How much does it help knowing what Johnsson and Kapanen will be paid now?

Dubas: It is vital. Rather than just guessing and trying to have a framework or a ballpark… to know right now about where they are going to land save for a few more things that we need to finish off — and Brandon will get that done with their people — it is a huge relief for us. For us, knowing that they’re locked in and not just on for one year and that they are going to be a part of our group for a while… They’re big young pieces for us, so that’s a big help.

Is Jake Gardiner a possibility now?

Dubas: We still don’t have that amount of space. We love Jake. We talked about this at the year-end press conference as well. He’s been a huge, huge part of having the team turn around. There have been a few guys who have been with the team from the days when the team was… From the first two years when the team was fourth last and last, without those players and their contributions — Jake being a key, key one — the team is not where it is at now in terms of competitiveness. We would like to continue to keep that on the front burner, but until we solve Mitch’s situation, it is impossible to engage with anybody.

Any update on the situation with Nikita Zaitsev?

Dubas: At this point, it is the status quo. The way we are looking at it, as I said in Buffalo at the combine, we are willing to try to accommodate and work with him, but we need a similar player back. We don’t have the depth on D and we don’t want to rush our prospects, so that is what has been communicated to Dan Milstein.

There were reports you were in on PK Subban. Are you still in the market for a defenseman regardless of what happens with Zaitsev?

Dubas: I think we are always trying to improve the group. If we can improve our D, we will. I think our forward group is very good, but you’re always trying to improve everything. I understand what comes along with being in Toronto. I think everyone here is smart enough to know what our team needs. You guys watch the team and travel with them all year. Everyone has their opinion and it’s well-educated. Whenever those types of players are available, it is always going to be drawn back to us to see if we’re interested, and we’ll always investigate things that can make us better.

Were you surprised to see him move today — Subban?

Dubas: I guess there are lots of good players who change teams. I wasn’t stunned or surprised. There are very few players in the league, I guess, that I would be surprised if they moved — maybe 10 or 15, and beyond that maybe you are mildly shocked. It is just the way it is especially with the cap not rising as much as was expected. Depending on how you plan for that, you’ve got to re-arrange and adjust.

Only one draft pick was moved across the league yesterday.

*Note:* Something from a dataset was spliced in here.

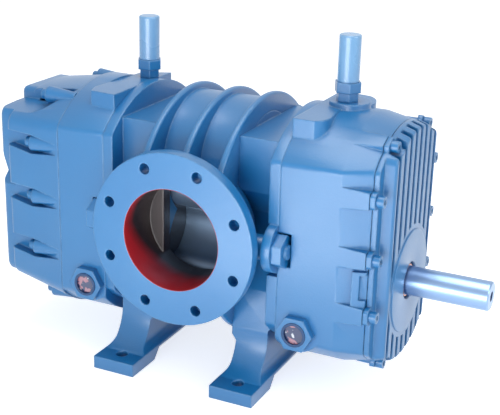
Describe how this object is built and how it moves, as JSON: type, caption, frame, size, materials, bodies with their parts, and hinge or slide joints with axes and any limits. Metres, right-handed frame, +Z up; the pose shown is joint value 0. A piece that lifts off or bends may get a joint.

Were you expecting the amount of movement we saw today?

Dubas: I don’t know if this is fact or not and I am just going off the top of my head, but it always seems like there are more moves on the second day. The Friday night portion of it can sometimes slow things down, especially in the front half of the draft where, if you are going to move something, you’re more tentative. I wasn’t surprised. It seemed like there were a ton of trades today and a lot of activity around. It seemed like every single pick there for a stretch. I guess it wasn’t a surprise, no.

With the RFA speaking window opening on Wednesday, Mitch potentially getting calls would be within the rules. Is that concerning or do you think it may actually help the process in terms of understanding the market?

Dubas: I don’t know. It is tough to say. We go back again to where we were Thursday when we convened. There hasn’t been a lot of movement on any of them.  I think there is a lot of curiosity around the league with so many RFAs that are unsigned. How is it going to affect the communication? What is the process going to be?

The quality of these players this year, they’re not just good players, but they seem to be great people who are so respected in their community — not just Mitch with us, and we know what he is for us, but you go all throughout the league and the teams that have those really good young players off entry level, and they seem to be an important part of not only the team but the community.

It is going to be interesting to see how it all gets handled. There is not a real barometer, I don’t think. We look back and there has been one case where a Group-2 RFA with no arbitration rights visited other teams since 2008. It is a little bit of a new world. We will see what happens.

Do you think there is a reluctance to be the first guy to sign a deal?

Dubas: Perhaps that is a better question for the players than for us. I know none of them have signed. I am not exactly sure why. For us, we are nearing a conclusion with two of our others, which is nice for us. As the draft passes here and we shift to this week, there is obviously going to have to be some sort of action and movement on a lot of fronts.

Having come to the draft and maybe the ball not moving forward much on Marner, what is your level of optimism it will get done?

Dubas: I try to be an optimistic person. You try to be realistic as well. I think we want, as I’ve said a lot now, to keep our young players as part of our team. That is what we will continue working towards. We’ve got some time here left. Obviously, you always hope it doesn’t go right down to the final hour. It seems to be a specialty of ours a little bit, but we’ll try to avoid it this time.

We can look at the numbers Patrick Marleau had here in the last two years, but what about the fingerprints he left on the development of Mitch and Auston and how that intangible has helped your team?

Dubas: I was in a different role when we signed Patrick, but I think it is almost impossible… You can see his statistics and what he produced for us on the ice, but when it comes to what he has done off the ice, it is really hard to quantify and hard to do justice to. He was incredible for our young guys, especially as they were entering their second year in the league and our team was entering a different time in its existence. He was great in terms of dealing with me as I came into a role coming from assistant GM to GM. It just made life very easy for a lot of people around the team between his professionalism and how he handled himself day in and day out and set a good example for all of our young players every single day.

We are happy for Patty. We are thrilled to have had him as part of our group. It was a great honour of ours to have him as a Maple Leaf for two seasons. The impact that he’s had on the group will be felt for a long time.